Like other delightful instances of Australian camp, Looking for Alibrandi arguably acts as a template of sorts for Hating Alison Ashley –– but then again, Alibrandi is more explicitly a drama, using the emotional heft of the characters anxieties and neuroses to drive a narrative about cultural divides and belonging. Hating Alison Ashley chooses to use comedy instead to illustrate the often nonsensical competition between girls, and how they are baited to fight over the attention of teachers, boys, and parents. Erica’s inner dialogue is petty and excellent, transposing her preconceptions onto Alison, ruefully coming up with paranoid interpretations of how she must really think. Even though the movie shows this in all it's ridiculousness, it's still undeniably true to the way we experience high school, how we tantrum and self-victimise as adolescents, how we retreat entirely into our own heads for comfort when the real world doesn't match our expectations.

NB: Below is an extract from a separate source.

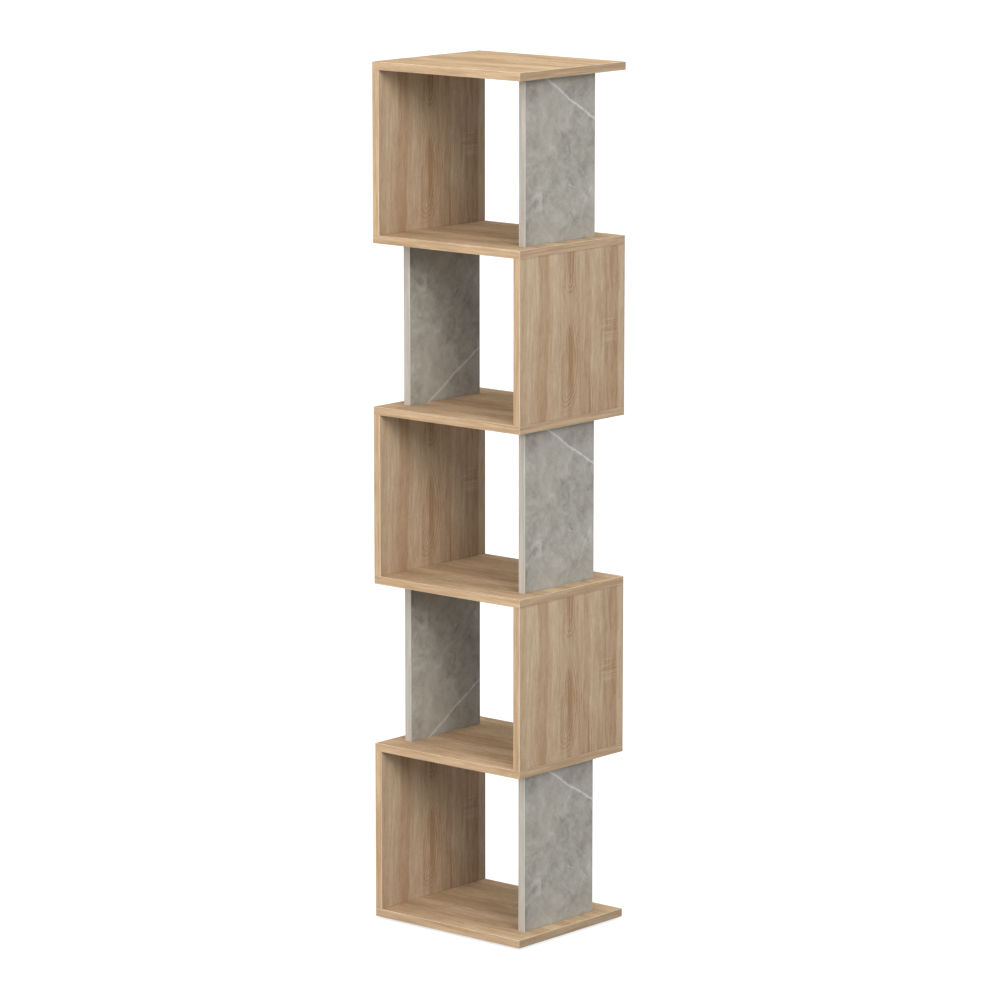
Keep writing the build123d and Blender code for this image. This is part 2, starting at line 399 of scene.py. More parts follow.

Hating Alison Ashley’s key appeal in 2018 is in its power as a time capsule of the 2000s, of a hyperspecific view into the concerns and anxieties of suburban teens in Australia. It’s a surprising insight into the low-stakes atmosphere of Australian schooling, where opportunities are lacking and larrikinism rules playgrounds and classrooms. Erica wants the best for herself, has dreams and aspirations that reach beyond her Victorian suburban context, but is viscerally reminded of their futility every time she returns home to the reality of her ramshackle family house. Although her family is supportive of her, she feels misunderstood, unable to reconcile how impossible her dreams seem in comparison to her reality. In a way, Alison is living proof of how things might have otherwise been, and Erica’s jealousy is a force unable to be kept down. It’s an insight into the Australian paradox: happy to be neighbourly, but devastatingly misunderstanding of difference as soon as it runs contrary to our expectations.